Celebrating Neonatal Nurses Day

Celebrating Neonatal Nurses Day

In celebration and recognition of September 15 as Neonatal Nurses Day, we'd like to share these thoughts from Valley Children's NICU Manager Jeannette Cutner, BSN, RN:

We were called early to hold, to rescue, to help and to nurture. It is our life, our world, and gratefully our purpose. NICU nurses see the world through a different lens, we cradle the sanctity of human life every day. We see life in its most raw, vulnerable form and somehow by the grace of our inherent hope for humanity and immeasurable depth of courage and hard work we do what we do. 

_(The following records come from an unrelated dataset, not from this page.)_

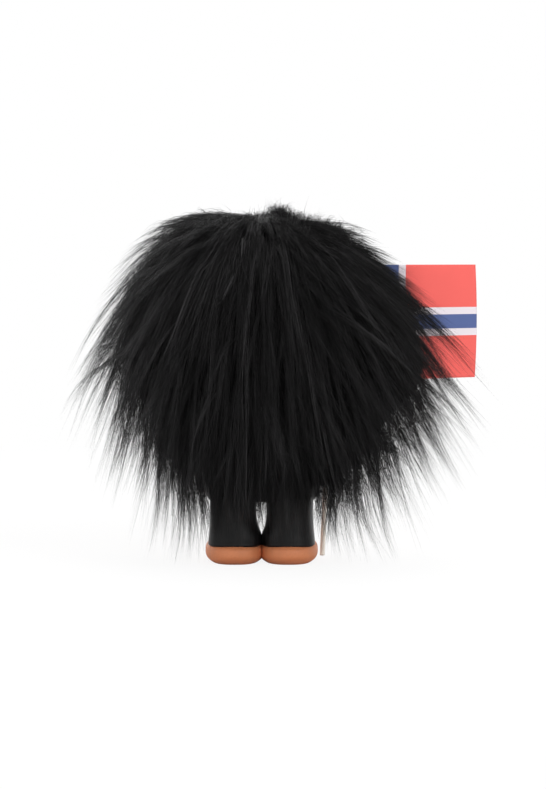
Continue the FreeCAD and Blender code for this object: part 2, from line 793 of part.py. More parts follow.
shell_left = mantle_shell("shell_left", 2 * QUARTER_TURN)
shell_right = mantle_shell("shell_right", 0)
for name, shell, start, end in (
    ("mane_left", shell_left, -SIDE_END_DEGREES, -BACK_SPLIT_DEGREES),
    ("mane_back", shell_right, -BACK_SPLIT_DEGREES, BACK_SPLIT_DEGREES),
    ("mane_right", shell_right, BACK_SPLIT_DEGREES, SIDE_END_DEGREES),
):
    near = [
        row for row in MANTLE_NOTCH_SHARES
        if start - NOTCH_REACH_DEGREES < row[0] * QUARTER_TURN < end + NOTCH_REACH_DEGREES
    ]
    near.sort(key=lambda row: abs(row[0]))
    panel = common(name + "_panel", shell, sector(name + "_bearings", start, end))
    node(name, cut(name + "_notched", panel, *notches(
        name + "_notch", near, 0, NOTCH_SLOPE_SHARE, pile_core, pile_reach,
    )))

under_hem_share = LEVEL_SHARES[-3]
node("under_pile", cut(
    "under_notched", common(
        "under_behind", envelope("under_outer", "S.mantle_thickness + S.soft_gap"),
        behind("under_room", "S.pelt_front_y", f"S.pile_top_z * {under_hem_share}", "S.pile_top_z"),
    ),
    pelt_forms("under_well", "2 * S.soft_gap + S.pelt_thickness"),
    *notches(
        "under_notch", UNDER_NOTCH_SHARES, size("pile_top_z") * under_hem_share,
        2 * NOTCH_SLOPE_SHARE, pile_core, pile_reach,
    ),
))

crown_dome = loft("crown_dome", [
    oval(
        f"crown_{number}", f"S.mantle_half_width * {share}", f"S.mantle_half_depth * {share}",
        "S.pile_x", "S.pile_y", f"S.pile_top_z + S.soft_gap + S.crown_rise * {level}",
    )
    for number, (level, share) in enumerate(zip(CROWN_LEVEL_SHARES, CROWN_WIDTH_SHARES), start=1)
])
node("crown_pile", cut(
    "crown_seated", common(
        "crown_behind", crown_dome, behind("crown_room", "S.pile_front_y", "S.pile_top_z"),
    ),
    pelt_forms("crown_seat", "2 * S.soft_gap + S.pelt_thickness"),
))

fringe_shell = cut(
    "fringe_shell",
    egg(
        "fringe_outer", "S.head_half_width + S.fringe_depth + 2 * S.soft_gap + S.pelt_thickness",
        "S.head_half_depth + S.fringe_depth + 2 * S.soft_gap + S.pelt_thickness",
        "S.head_half_height + S.fringe_depth + 2 * S.soft_gap + S.pelt_thickness",
        "0", "S.head_y", "S.head_z",
    ),
    pelt_forms("fringe_seat", "2 * S.soft_gap + S.pelt_thickness"),
    brow_form("fringe_brow_seat", "S.soft_gap"),
    *notches(
        "fringe_notch", [(2 + share / 3, top) for share, top in FRINGE_NOTCH_SHARES],
        size("fringe_hem_z"), FRINGE_SLOPE_SHARE, 0, pile_reach,
    ),
)
fringe_room = box(
    "fringe_room", "2 * S.fringe_half_width", "2 * S.head_half_depth",
    "S.pile_top_z + S.crown_rise - S.fringe_hem_z", "-S.fringe_half_width",
    "S.pile_front_y - S.soft_gap - 2 * S.head_half_depth", "S.fringe_hem_z",
)
node("fringe_pile", common("fringe_trimmed", fringe_shell, fringe_room))

# Stick and flag

stick_body = doc.addObject("PartDesign::Body", "stick_body")
stick_plane = next(f for f in stick_body.Origin.OriginFeatures if f.Role == "XY_Plane")
stick_sketch = stick_body.newObject("Sketcher::SketchObject", "stick_round")
stick_sketch.AttachmentSupport = [(stick_plane, "")]
stick_sketch.MapMode = "FlatFace"
stick_sketch.addGeometry(Part.Circle(Vector(0, 0, 0), Vector(0, 0, 1), size("stick_radius")), False)
stick_sketch.addConstraint(Sketcher.Constraint("Coincident", 0, 3, -1, 1))
radius_index = stick_sketch.addConstraint(Sketcher.Constraint("Radius", 0, size("stick_radius")))
stick_sketch.setExpression(f"Constraints[{radius_index}]", "Sizes.stick_radius")
stick_pad = stick_body.newObject("PartDesign::Pad", "stick_pad")
stick_pad.Profile = stick_sketch
bind(stick_pad, Length="S.stick_length")
doc.recompute()
stick_ends = stick_body.newObject("PartDesign::Chamfer", "stick_ends")
stick_ends.Base = (stick_pad, ["Face2", "Face3"])
bind(stick_ends, Size="S.stick_chamfer")
stick_body.Tip = stick_ends
stick_body.Placement = stick_frame()
node("flag_stick", stick_body)


def flag_plan_edges(side):
    """The flag's plan at one face: straight from the stick, one bend, and straight to the fly."""
    bend = math.radians(FLAG_BEND_DEGREES)
    straight = size("flag_straight")
    radius = size("flag_bend_radius")
    offset = side * size("flag_thickness") / 2
    tail = size("flag_length") - straight - radius * bend
    centre = Vector(-straight, -radius, 0)

    def on_bend(angle):
        return centre + Vector(-math.sin(angle), math.cos(angle), 0) * (radius + offset)

    direction = Vector(-math.cos(bend), -math.sin(bend), 0)
    hoist = Vector(-size("stick_radius") - size("slide_gap") - size("sleeve_wall") / 2, offset, 0)
    end = on_bend(bend) + direction * tail
    return hoist, end, [
        Part.LineSegment(hoist, on_bend(0)).toShape(),
        Part.Arc(on_bend(0), on_bend(bend / 2), on_bend(bend)).toShape(),
        Part.LineSegment(on_bend(bend), end).toShape(),
    ]


back_hoist, back_end, back_edges = flag_plan_edges(1)
front_hoist, front_end, front_edges = flag_plan_edges(-1)
fly_edge = Part.LineSegment(back_end, front_end).toShape()
hoist_edge = Part.LineSegment(front_hoist, back_hoist).toShape()
flag_outline = Part.Wire(Part.__sortEdges__(back_edges + [fly_edge] + front_edges + [hoist_edge]))
flag_cloth = feature("flag_cloth", Part.Face(flag_outline).extrude(Vector(0, 0, size("flag_height"))))
sleeve = cylinder("sleeve", "S.stick_radius + S.slide_gap + S.sleeve_wall", "S.flag_height")
sleeve_bore = cylinder("sleeve_bore", "S.stick_radius + S.slide_gap", "3 * S.flag_height", z="-S.flag_height")
flag = cut("flag_bored", fuse("flag_block", flag_cloth, sleeve), sleeve_bore)
flag.Placement = stick_frame().multiply(Placement(Vector(0, 0, size("flag_bottom")), Rotation()))
node("flag", flag)

# Checking and writing

doc.recompute()
faulty = [obj.Name for obj in doc.Objects if "Invalid" in obj.State or "Error" in obj.State]
for obj in outlets:
    if obj.Shape.isNull() or not obj.Shape.isValid():
        faulty.append(obj.Label)
if faulty:
    raise RuntimeError("these did not build: " + ", ".join(faulty))

os.makedirs("parts", exist_ok=True)
for obj in outlets:
    obj.Shape.exportStep(f"parts/{obj.Label}.step")
    print(f"{obj.Label}: {len(obj.Shape.Solids)} solid(s), {obj.Shape.Volume / 1000:.2f} ml")
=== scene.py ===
"""Looks of a standing folk troll with a long black fur mane and a small flag on a stick.

Metres, +Z up, origin on the floor between the heels. The troll faces -Y, and the main camera stands
behind it, so the picture's right is -X. Each sub-assembly is a class that builds its own meshes and
dresses them; surfaces are worked out as whole numpy grids. Bearings are in degrees round the mane
from the back (+Y), positive towards -X.
"""

import logging
import math
from dataclasses import dataclass, field
from enum import Enum
from typing import Optional, Sequence

import bmesh
import bpy
import numpy as np
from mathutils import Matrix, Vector
from numpy.typing import NDArray


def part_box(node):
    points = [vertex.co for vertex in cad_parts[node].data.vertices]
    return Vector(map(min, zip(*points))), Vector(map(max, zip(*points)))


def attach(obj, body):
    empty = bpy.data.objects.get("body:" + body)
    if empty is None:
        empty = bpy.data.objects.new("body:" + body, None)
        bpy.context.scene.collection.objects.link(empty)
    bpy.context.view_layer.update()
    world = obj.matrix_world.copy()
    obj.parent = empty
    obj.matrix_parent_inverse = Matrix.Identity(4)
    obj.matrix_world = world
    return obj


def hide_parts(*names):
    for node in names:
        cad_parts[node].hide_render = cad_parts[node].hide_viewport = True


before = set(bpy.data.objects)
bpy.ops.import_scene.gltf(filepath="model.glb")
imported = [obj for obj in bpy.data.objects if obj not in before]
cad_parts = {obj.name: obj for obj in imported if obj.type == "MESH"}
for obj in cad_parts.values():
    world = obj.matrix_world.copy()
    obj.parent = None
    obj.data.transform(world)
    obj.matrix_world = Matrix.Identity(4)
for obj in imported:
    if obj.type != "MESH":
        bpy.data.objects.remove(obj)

Array = NDArray[np.float64]
Faces = NDArray[np.int64]
Colour = tuple[float, float, float]
Triple = tuple[float, float, float]
Pair = tuple[float, float]
log = logging.getLogger("troll")

FIGURE = "figure"
BANNER = "banner"
MM = 0.001
ROUND = 2.0 * math.pi
UP = np.array([0.0, 0.0, 1.0])
LEVEL = np.array([1.0, 1.0, 0.0])
STRAND_MAP = "strand"
BALL_MAP = "ball"
CLOTH_MAP = "cloth"
WHITE = (1.0, 1.0, 1.0)


class Slot(Enum):
    """The record's material slots for the scene's own pieces; no piece here is given one."""

    SKIN = "skin"
    TROUSER = "trouser"
    EYE = "eye"
    PELT = "pelt_cloth"
    PILE = "pile"
    FLAG = "flag_cloth"


# Shader maths


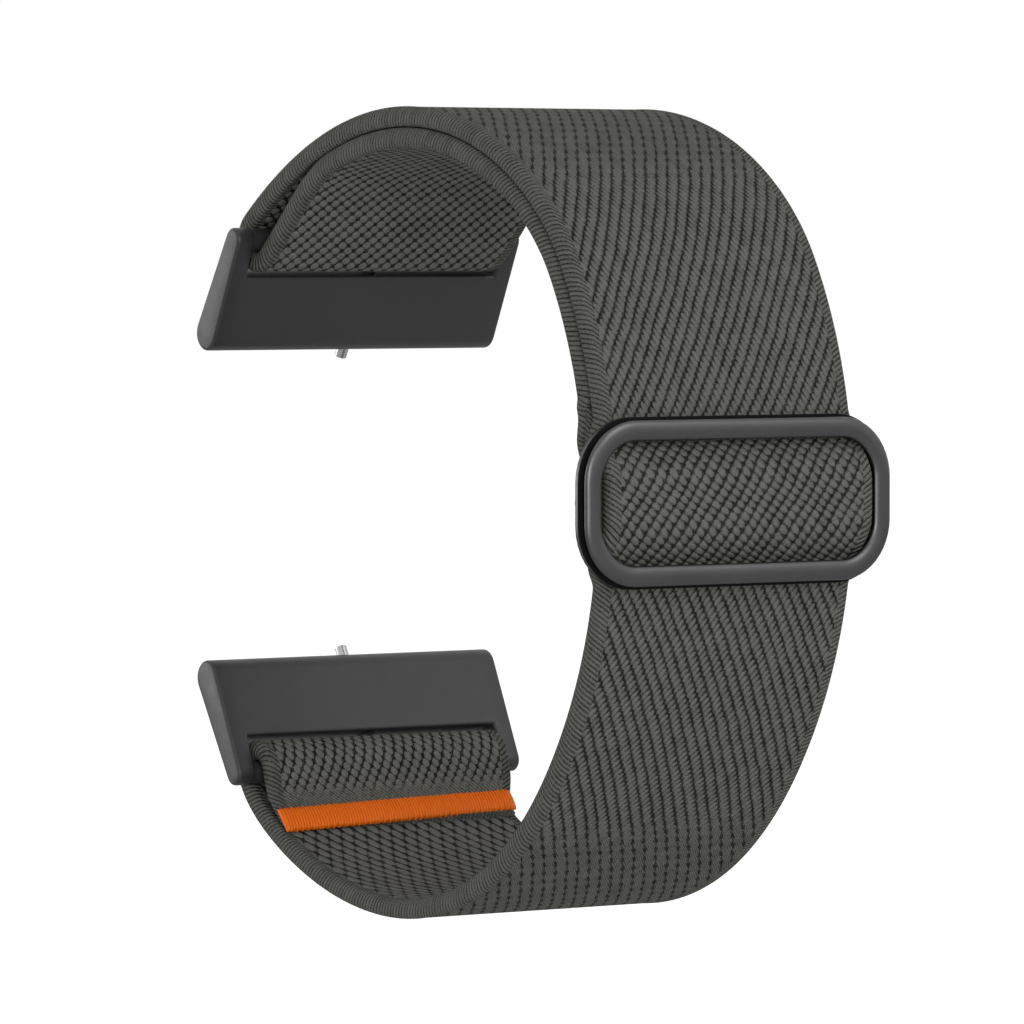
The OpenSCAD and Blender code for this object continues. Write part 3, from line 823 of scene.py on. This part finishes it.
def ribbed_webbing():
    """The outer face: ropes of short strands, which flatten to strips at the loop's top and bottom."""
    w = settings().webbing
    wires = Wires("webbing_ribbed")
    across, along = wires.weave_place()
    strips = wires.stored_value("strips")
    # The strands change their slant behind the bezel, so many millimetres from the buckle's middle
    hidden_from, hidden_to = 6.4, 6.5
    below = wires.ramp(along, -hidden_from, -hidden_to)
    above = wires.ramp(along, hidden_from, hidden_to)
    sway = wires.line(wires.noise(wires.object_place(), 420.0, detail=1.0), 0.34, -0.17)
    across = wires.plus(across, sway)
    rib = wires.centred(across, w.column * MM)
    right = wires.ramp(rib, -0.45, 0.45)
    slant_inside, slant_above, slant_below = 1.1, 1.9, -1.8
    steep = wires.between(above, slant_inside, slant_above)
    slant = wires.times(rib, wires.between(below, steep, slant_below))
    row = wires.line(along, 1 / (w.row * MM), slant)
    strand = wires.away(wires.centred(row, 1.0), 0.5, 1.8)
    bite = wires.between(above, wires.line(right, 0.5, 0.4), wires.line(right, -0.5, 0.8))
    notch = wires.times(strand, wires.between(strips, bite, 0.06))
    valley = wires.times(wires.away(rib, 0.5, 2.1), wires.line(strand, 0.38, 0.82))
    seam = wires.times(wires.away(rib, 0.5, 3.6), 0.7)
    ridge = wires.rest(wires.between(strips, valley, seam))
    fine = wires.centred(wires.line(along, 1.5, wires.times(rib, 4.5)), 1.0)
    hatch = wires.times(wires.away(fine, 0.5, 1.6), wires.between(strips, 0.05, 0.5))
    dot = wires.rest(wires.away(wires.centred(along, 2 * w.row * MM), 0.3, 2.0))
    dots = wires.times(wires.times(dot, strips), wires.away(rib, 0.5, 2.6))
    height = wires.times(ridge, wires.rest(wires.plus(notch, hatch)))
    height = wires.maths("MAXIMUM", wires.line(dots, -0.72, height), 0.0)
    column = wires.maths("DIVIDE", across, w.column * MM)
    return cloth_finish(wires, height, wires.cell(column, row))


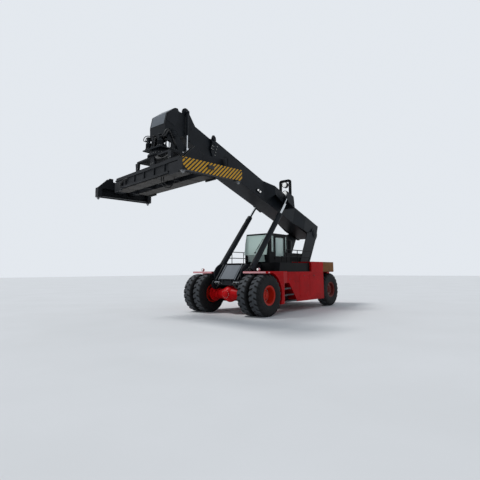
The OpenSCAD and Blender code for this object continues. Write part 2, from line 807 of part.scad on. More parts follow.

Birth may come too early, or genetics may be unfair, but we stand in a circle of strength around these little ones who are fighting for life and we do just that: we help them fight for their breath of life to continue. One baby saved is like a small pebble tossed into the pool of life, the concentric circles continue for generations. 

Each story is a testimony to the power of nursing  and medicine and to the fighting spirit of each baby. The Neonatal Intensive Care environment is intense, intimidating, scary and yes, overwhelming. It is steeped in emotions of fear and at times profound sorrow. However, at the same time, the caregivers fill it with understanding, hopefulness, compassion, determination, talent and expertise. The secret “soul skills” of a NICU nurse are profound because they possess a soft tenderness which is balanced delicately with amazing strength and genuine love.

On August 7, 1963, Patrick Kennedy, the third child of President John F. Kennedy and First Lady Jacqueline Kennedy, was born. He was born at 34 1/2 weeks gestation with a birth weight of 4 lbs, 10 oz, Because of his progressive respiratory distress, he was transferred to Boston Children’s Hospital, where he was placed in a hyperbaric oxygen chamber, and sadly died at 39 hours of life. The morning after his death, Patrick’s obituary in The New York Times pointed out that, at that time, all that could be done “for a baby suffering from respiratory distress was  to monitor the infant’s oxygen levels and to try to keep it near normal levels. Thus, the battle for the Kennedy baby was lost only because science has not yet advanced far enough. 

Two years later, in 1965, the first American newborn intensive care unit (NICU), designed by Dr. Louis Gluck, opened at Yale Hospital in New Haven, Connecticut. Over the next four decades so many advancements have been discovered and achieved.   Successful treatment of these newborns, with gestational ages as low as 23 weeks, was made possible by surfactant replacement therapy, improved perinatal management, new technologies for maintaining temperature, precision micro-management of fluid delivery, sophisticated nutritional management, and continued improvement in ventilatory management. 

The first NICUs were regionalized, but today, because of the generosity of five female  philanthropists, we have a state of the art NICU within our hospital. We deliver extraordinary care to this most fragile and vulnerable population.

Our Neonatal George Flight program that has transported thousands of babies from our surrounding communities so that they can receive the care they need to survive. We give our families who must travel far a place to rest and sleep, and yes, a quiet place to pray and weep. Every year our NICU has a reunion of our graduates. The families gather to celebrate the life which at one point they felt they had lost.

We are all a part of that story. An infant's destiny itself is like a wonderful tapestry in which every thread is guided by tender hands, supported and held and carried by so many others. We are a part of that tapestry.